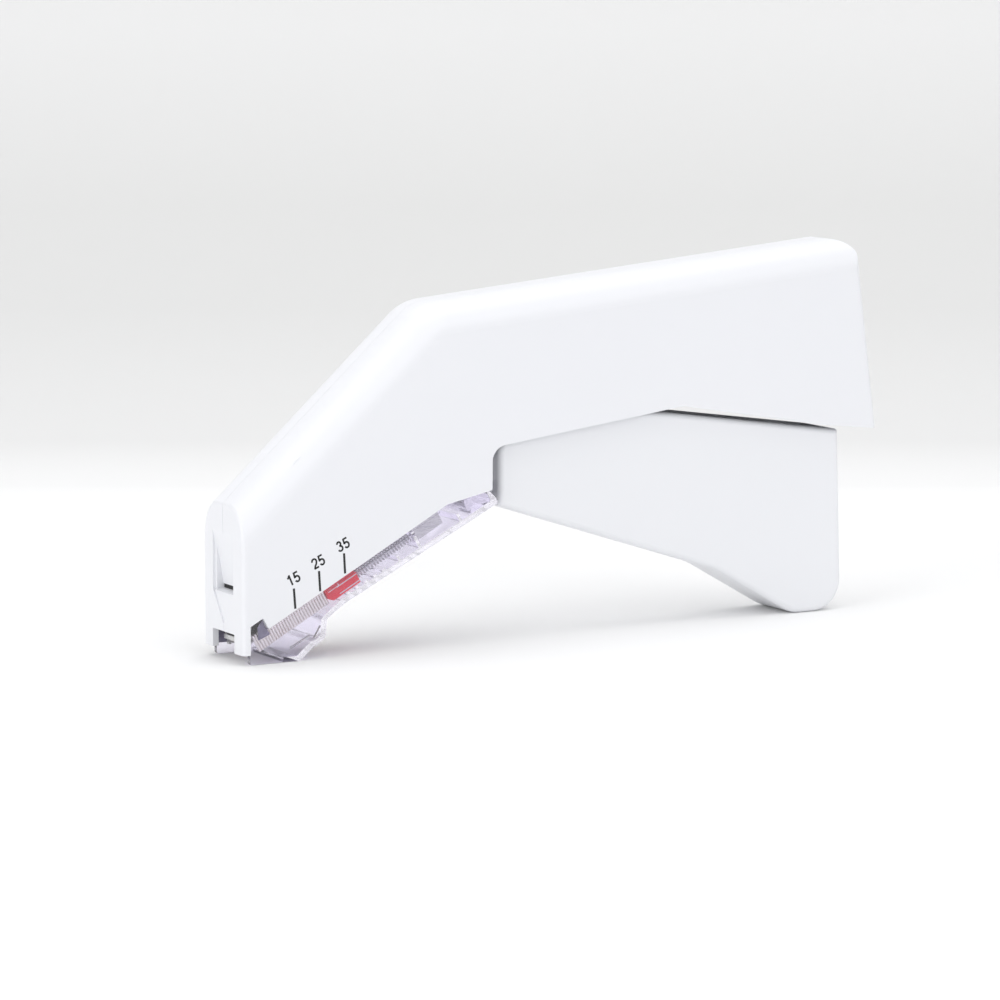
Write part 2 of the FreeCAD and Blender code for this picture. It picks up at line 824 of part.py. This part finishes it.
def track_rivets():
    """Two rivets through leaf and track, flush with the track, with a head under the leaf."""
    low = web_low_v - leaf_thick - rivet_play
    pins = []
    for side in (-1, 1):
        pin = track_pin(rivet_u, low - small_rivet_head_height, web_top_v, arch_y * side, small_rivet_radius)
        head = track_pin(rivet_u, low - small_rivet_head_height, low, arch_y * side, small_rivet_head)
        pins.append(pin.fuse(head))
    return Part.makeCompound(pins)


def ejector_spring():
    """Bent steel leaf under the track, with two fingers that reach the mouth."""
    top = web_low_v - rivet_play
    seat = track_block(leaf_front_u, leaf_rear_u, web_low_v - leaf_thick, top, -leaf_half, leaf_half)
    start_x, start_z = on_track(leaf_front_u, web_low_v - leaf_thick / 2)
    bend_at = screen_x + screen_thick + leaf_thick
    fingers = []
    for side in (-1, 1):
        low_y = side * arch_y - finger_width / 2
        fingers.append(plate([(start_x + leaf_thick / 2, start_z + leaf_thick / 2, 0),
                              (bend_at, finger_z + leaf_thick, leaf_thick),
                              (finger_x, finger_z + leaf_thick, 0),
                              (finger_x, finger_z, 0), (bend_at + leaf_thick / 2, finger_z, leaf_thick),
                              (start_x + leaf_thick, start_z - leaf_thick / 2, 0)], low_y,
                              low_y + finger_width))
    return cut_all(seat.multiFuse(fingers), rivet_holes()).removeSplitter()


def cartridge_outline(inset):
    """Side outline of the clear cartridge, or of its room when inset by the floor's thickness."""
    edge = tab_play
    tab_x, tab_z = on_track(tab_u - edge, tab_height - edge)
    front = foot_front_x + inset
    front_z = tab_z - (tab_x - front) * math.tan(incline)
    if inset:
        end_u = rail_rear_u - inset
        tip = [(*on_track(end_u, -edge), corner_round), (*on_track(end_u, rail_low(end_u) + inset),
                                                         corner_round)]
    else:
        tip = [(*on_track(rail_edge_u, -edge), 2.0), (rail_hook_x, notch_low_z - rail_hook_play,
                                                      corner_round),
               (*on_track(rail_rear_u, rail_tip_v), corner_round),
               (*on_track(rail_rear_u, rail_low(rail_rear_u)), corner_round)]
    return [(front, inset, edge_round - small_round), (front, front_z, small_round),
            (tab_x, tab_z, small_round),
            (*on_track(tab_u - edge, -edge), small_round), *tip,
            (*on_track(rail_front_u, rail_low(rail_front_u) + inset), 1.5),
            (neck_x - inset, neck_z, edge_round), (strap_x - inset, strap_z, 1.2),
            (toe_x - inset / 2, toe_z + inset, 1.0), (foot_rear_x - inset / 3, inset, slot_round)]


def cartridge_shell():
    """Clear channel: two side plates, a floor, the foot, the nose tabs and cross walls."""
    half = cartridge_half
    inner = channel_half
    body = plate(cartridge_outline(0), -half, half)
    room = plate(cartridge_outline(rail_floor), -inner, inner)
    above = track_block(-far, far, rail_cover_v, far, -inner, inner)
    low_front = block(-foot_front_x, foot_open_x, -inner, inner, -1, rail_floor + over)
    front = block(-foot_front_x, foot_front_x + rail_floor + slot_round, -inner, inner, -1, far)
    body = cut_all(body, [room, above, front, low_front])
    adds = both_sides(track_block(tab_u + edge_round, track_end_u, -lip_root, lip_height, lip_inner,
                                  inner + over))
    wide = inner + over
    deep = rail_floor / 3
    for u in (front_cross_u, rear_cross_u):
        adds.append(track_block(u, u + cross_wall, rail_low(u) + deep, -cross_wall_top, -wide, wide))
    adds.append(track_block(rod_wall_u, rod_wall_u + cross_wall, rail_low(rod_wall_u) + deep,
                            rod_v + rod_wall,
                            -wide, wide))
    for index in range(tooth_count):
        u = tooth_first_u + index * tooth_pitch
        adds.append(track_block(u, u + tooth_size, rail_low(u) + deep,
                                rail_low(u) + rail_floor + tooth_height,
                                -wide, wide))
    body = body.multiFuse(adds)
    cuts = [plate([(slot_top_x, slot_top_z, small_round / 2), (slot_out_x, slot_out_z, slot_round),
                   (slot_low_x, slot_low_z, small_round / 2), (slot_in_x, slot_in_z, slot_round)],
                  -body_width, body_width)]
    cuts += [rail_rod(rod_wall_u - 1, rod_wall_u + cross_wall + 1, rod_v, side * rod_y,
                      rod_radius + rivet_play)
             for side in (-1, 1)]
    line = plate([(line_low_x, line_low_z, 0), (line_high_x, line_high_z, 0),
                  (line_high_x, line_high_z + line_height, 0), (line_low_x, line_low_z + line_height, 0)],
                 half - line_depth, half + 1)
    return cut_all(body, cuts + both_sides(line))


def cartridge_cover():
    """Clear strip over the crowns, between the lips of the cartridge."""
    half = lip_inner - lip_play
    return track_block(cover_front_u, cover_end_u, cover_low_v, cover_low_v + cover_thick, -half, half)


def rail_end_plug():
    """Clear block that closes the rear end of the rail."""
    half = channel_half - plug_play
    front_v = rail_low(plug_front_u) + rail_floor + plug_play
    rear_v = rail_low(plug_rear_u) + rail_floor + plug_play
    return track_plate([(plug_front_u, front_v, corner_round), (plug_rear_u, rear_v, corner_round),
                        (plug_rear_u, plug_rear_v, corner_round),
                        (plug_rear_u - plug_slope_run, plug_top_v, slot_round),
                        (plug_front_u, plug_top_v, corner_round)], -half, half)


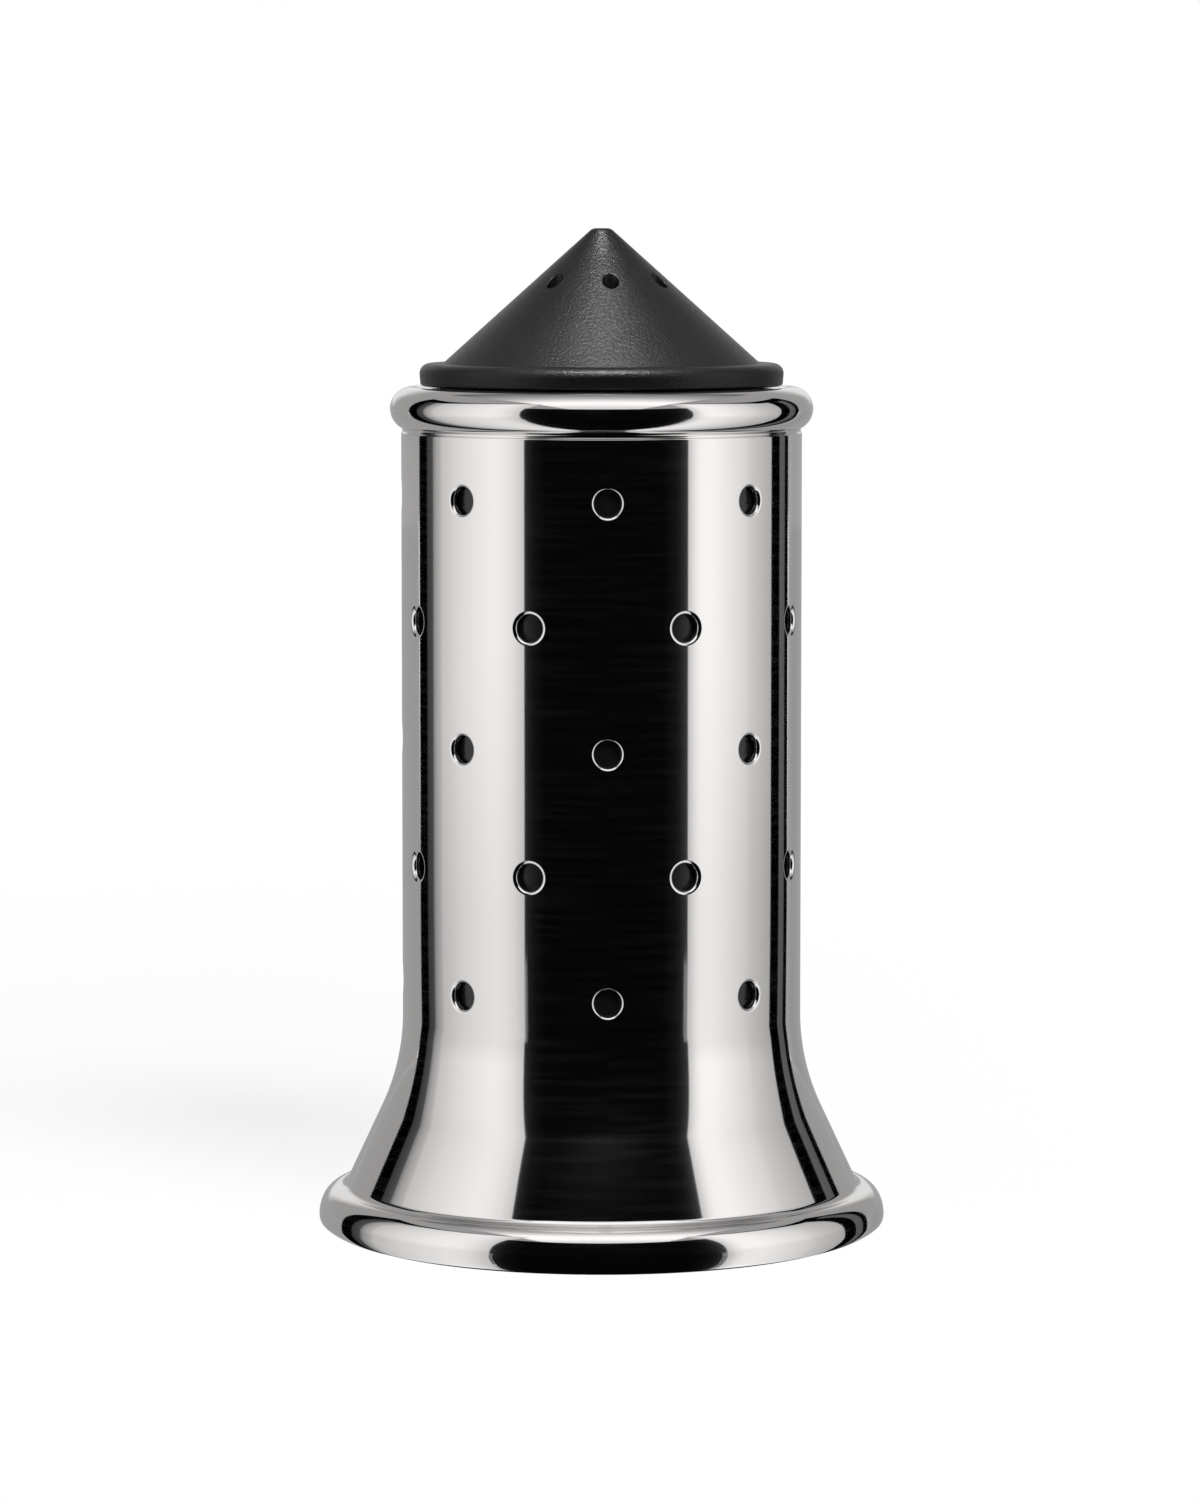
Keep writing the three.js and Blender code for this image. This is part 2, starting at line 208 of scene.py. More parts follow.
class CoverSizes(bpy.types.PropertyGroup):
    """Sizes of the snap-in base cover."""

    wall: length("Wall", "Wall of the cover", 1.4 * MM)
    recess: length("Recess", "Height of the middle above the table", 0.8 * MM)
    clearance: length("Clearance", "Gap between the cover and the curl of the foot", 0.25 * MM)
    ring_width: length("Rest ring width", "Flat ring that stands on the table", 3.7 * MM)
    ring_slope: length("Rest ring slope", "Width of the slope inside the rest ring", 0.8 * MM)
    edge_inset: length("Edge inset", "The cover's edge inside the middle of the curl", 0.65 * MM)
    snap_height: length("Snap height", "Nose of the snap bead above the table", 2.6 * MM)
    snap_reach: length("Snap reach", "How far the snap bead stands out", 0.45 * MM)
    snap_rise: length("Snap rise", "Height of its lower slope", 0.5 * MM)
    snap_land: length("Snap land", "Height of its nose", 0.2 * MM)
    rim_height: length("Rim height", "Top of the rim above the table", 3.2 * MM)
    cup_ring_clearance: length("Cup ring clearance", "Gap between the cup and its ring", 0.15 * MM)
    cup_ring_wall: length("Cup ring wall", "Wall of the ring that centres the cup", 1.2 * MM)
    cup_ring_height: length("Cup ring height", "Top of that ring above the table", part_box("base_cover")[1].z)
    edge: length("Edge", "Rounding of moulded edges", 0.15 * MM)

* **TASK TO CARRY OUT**
Extract, from the listing above, every line where the string "code" occurs.

* **COMPLETE OUTPUT**
Write part 2 of the FreeCAD and Blender code for this picture. It picks up at line 824 of part.py. This part finishes it.
Keep writing the three.js and Blender code for this image. This is part 2, starting at line 208 of scene.py. More parts follow.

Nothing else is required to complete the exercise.